In the Mood for Love

花樣年華
Drama
Hong Kong, France
Language: Cantonese
Subtitles: English and Czech
Directing: Wong Kar-wai
Starring: Maggie Cheung, Tony Leung
Distributor: Block 2 Distribution, Filmasia Presents

TRAILER

Wong Kar-wai‘s In the Mood for Love is a stylistically outstanding masterpiece – an amalgam of images, music, speed and slowness, gestures, costume designs, colours, space, platonic love and sadness, all under the veil of nostalgia. And it is not just for nostalgia that the effect of this film has only increased over time. The chance to watch a restored copy 25 years after the premiere is simply a “must see”.
In cooperation with three cinematographers, Wong created an epitome of romantic melodrama about a couple drawn to each other by unfortunate circumstances – their spouses are having an affair. Hong Kong stars Maggie Cheung and Tony Leung play Mrs. Chan and Mr. Chow whose lives become entangled when they move to adjacent apartments on the same day (and perhaps sooner). As they later realize their partners’ infidelity, they do not want to act the same. We can see their loneliness, recurring situations, gestures, and musical themes and the mystery of their true, yet unfulfilled, love.
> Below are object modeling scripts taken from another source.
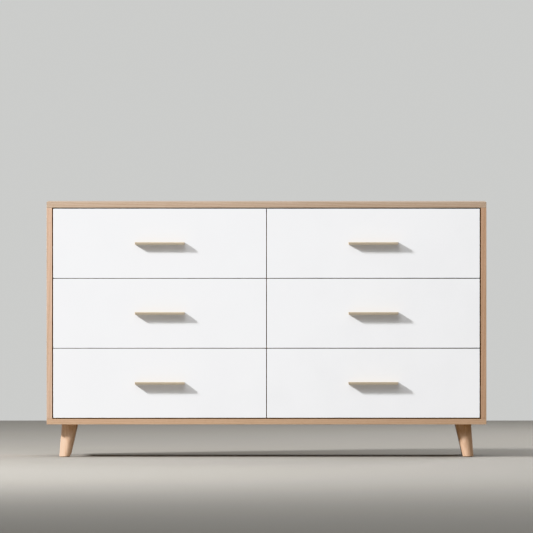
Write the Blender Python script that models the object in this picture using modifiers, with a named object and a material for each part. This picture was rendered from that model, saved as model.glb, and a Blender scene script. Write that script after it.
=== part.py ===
"""Six-drawer dresser on four splayed legs.

The dresser stands on z = 0 and faces -Y. Its origin is the bottom centre of its overall box, handles
included. A case of wood panels holds six inset drawers in two columns and three rows. The sides of each
drawer box are grooved and run on steel channel rails, which are fixed to the case. A closed drawer front
rests on the front ends of its rails. A tab on each rail runs in a shorter groove above the rail's own, and
the rear end of that groove stops the open drawer.
"""

import math

import bpy
from mathutils import Vector

# Every size is in metres.
JOINT_GAP = 0.0003  # between pieces that touch
EDGE_EASE = 0.0006  # small chamfer on the edges of every board
OVERCUT = 0.010  # how far a cutter runs past an open side

# The case
CASE_WIDTH = 1.400
CASE_DEPTH = 0.450
CASE_HEIGHT = 0.708
PANEL = 0.018  # thickness of the top, the bottom and the sides
PARTITION = 0.018
PARTITION_SETBACK = 0.002  # from the back of the drawer fronts to the partition's front edge
BACK_THICKNESS = 0.004
BACK_LAP = 0.009  # how far a back panel reaches into the rebate around it
BACK_SPLIT = 0.001  # slit between the two back panels, behind the partition

# The legs
LEG_HEIGHT = 0.104
LEG_TOP_DIAMETER = 0.050
LEG_FOOT_DIAMETER = 0.0335
LEG_INSET_X = 0.073  # from the side of the case to the leg's axis, at the underside of the case
LEG_INSET_Y = 0.060  # the same, from the front or the rear of the case
LEG_SPLAY = math.radians(8.75)  # outwards along X, and as much along Y
LEG_ROUNDING = 0.0015
LEG_SEGMENTS = 32

# The drawer fronts
ROWS = ("bottom", "middle", "top")
COLUMNS = {"left": -1, "right": 1}  # name, and side of the partition
FRONT_THICKNESS = 0.018
FRONT_RECESS = 0.001  # behind the front edges of the case
FRONT_REVEAL = 0.0035  # gap between a front and the case
FRONT_GAP = 0.003  # gap between neighbouring fronts

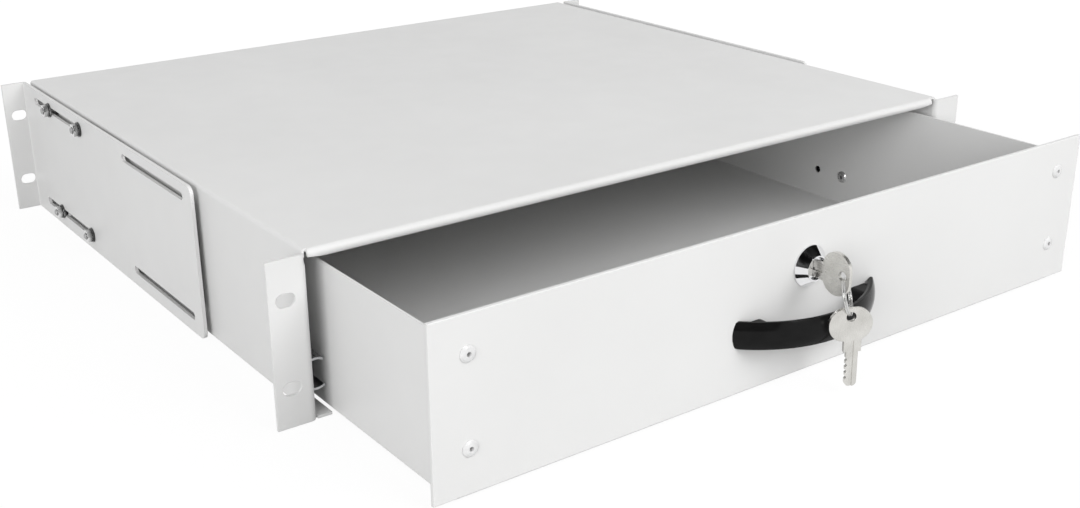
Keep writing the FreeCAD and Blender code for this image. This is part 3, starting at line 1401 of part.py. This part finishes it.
def write(pieces):
    os.makedirs("parts", exist_ok=True)
    for piece in pieces:
        shape = piece.Shape
        if shape.isNull() or not shape.isValid() or not shape.Solids:
            raise ValueError("%s has no valid solid" % piece.Label)
    for piece in pieces:
        piece.Shape.exportStep("parts/%s.step" % piece.Label)
        print("%-22s %2d solids %12.1f mm3" % (
            piece.Label, len(piece.Shape.Solids), piece.Shape.Volume))


sub_parts = make_all()
doc.recompute()
check_document()
write(sub_parts)
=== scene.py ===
import math

import bpy
from mathutils import Matrix, Vector


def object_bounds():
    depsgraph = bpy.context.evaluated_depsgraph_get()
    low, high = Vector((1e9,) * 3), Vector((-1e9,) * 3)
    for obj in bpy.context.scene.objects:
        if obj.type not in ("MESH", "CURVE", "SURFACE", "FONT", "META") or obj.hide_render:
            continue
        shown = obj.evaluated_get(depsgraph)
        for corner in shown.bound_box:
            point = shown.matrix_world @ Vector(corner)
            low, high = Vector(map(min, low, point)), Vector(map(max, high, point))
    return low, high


MM = 0.001
THREAD_PITCH = 0.7 * MM

# Floor, in metres: its half width, and where its glow takes over from the lit surface.
FLOOR_HALF = 12.0
GLOW_STRENGTH = 1.10
GLOW_NEAR, GLOW_FAR = 0.4, 1.6
GLOW_SHARE_NEAR = 0.84

WORLD_STRENGTH = 0.5
OBJECT_MIDDLE = Vector((0, -0.05, 0))
LOCK = Vector((0, -0.105, 0.016))

# Name, place, target, width, height and power in watts.
LAMPS = [
    ("key_box", (0.75, -1.8, 1.4), OBJECT_MIDDLE, 1.8, 1.2, 37),
    ("top_box", (0.0, -0.35, 2.3), OBJECT_MIDDLE, 2.0, 2.0, 1.5),
    ("left_box", (-2.25, -1.2, 0.8), (0, 0, 0), 1.6, 1.2, 38),
]
# Name, place from the lock, width and height.
FLAGS = [
    ("upper_flag", (0.54, -0.40, 0.75), 1.35, 1.0),
    ("left_flag", (-0.60, -0.66, 0.47), 1.1, 1.2),
]

CAMERA_YAW, CAMERA_PITCH, CAMERA_ROLL = 36.051, 21.261, -0.415
CAMERA_PLACE = Vector((-477.32, -532.88, 267.83)) * MM
CAMERA_LENS = 45.864
CAMERA_SENSOR = 36.0

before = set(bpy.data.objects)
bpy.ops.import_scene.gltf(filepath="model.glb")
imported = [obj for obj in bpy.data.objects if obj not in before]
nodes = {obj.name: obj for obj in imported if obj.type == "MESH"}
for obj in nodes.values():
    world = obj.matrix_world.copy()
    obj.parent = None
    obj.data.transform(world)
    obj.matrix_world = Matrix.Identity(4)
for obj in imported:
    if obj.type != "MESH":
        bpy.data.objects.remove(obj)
cad_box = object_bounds()


# ------------------------------------------------------------- materials

def new_material(name, colour, metallic, roughness, specular=0.5):
    """A Principled material; returns it with its nodes, links and shader."""
    material = bpy.data.materials.new(name)
    material.use_nodes = True
    tree = material.node_tree
    shader = tree.nodes["Principled BSDF"]
    shader.inputs["Base Color"].default_value = (*colour, 1)
    shader.inputs["Metallic"].default_value = metallic
    shader.inputs["Roughness"].default_value = roughness
    shader.inputs["Specular IOR Level"].default_value = specular
    return material, tree, shader


def noise(tree, scale, detail=3.0, roughness=0.5, stretch=(1, 1, 1)):
    """Noise on object coordinates, stretched per axis; returns its value."""
    coords = tree.nodes.new("ShaderNodeTexCoord")
    mapping = tree.nodes.new("ShaderNodeMapping")
    mapping.inputs["Scale"].default_value = stretch
    texture = tree.nodes.new("ShaderNodeTexNoise")
    texture.inputs["Scale"].default_value = scale
    texture.inputs["Detail"].default_value = detail
    texture.inputs["Roughness"].default_value = roughness
    tree.links.new(coords.outputs["Object"], mapping.inputs["Vector"])
    tree.links.new(mapping.outputs["Vector"], texture.inputs["Vector"])
    return texture.outputs["Fac"]


def ramp(tree, source, stops):
    """A colour ramp over a value; stops are (place, grey or colour)."""
    node = tree.nodes.new("ShaderNodeValToRGB")
    elements = node.color_ramp.elements
    while len(elements) < len(stops):
        elements.new(0.5)
    for element, (place, shade) in zip(elements, stops):
        element.position = place
        rgb = shade if isinstance(shade, tuple) else (shade, shade, shade)
        element.color = (*rgb, 1)
    tree.links.new(source, node.inputs["Fac"])
    return node.outputs["Color"]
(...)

Their love must be kept a secret from the world, even more than their spouses’ affair.
The plot takes place in 1960s Hong Kong in extremely stylized film sets and narrow streets that facilitate the concept of closeness and distance – not only between the two main protagonists. Wong clearly alludes to the political landscape in Hong Kong. The city’s transitional status means it is destined to change irreversibly. In 2046 (In the Mood for Love is followed four years later by a sequel entitled 2046), fifty years from the British handover of the island to China, everything may change fundamentally. Given the situation in Hong Kong in recent years, the melancholic song about love and finality sounds all the more powerful.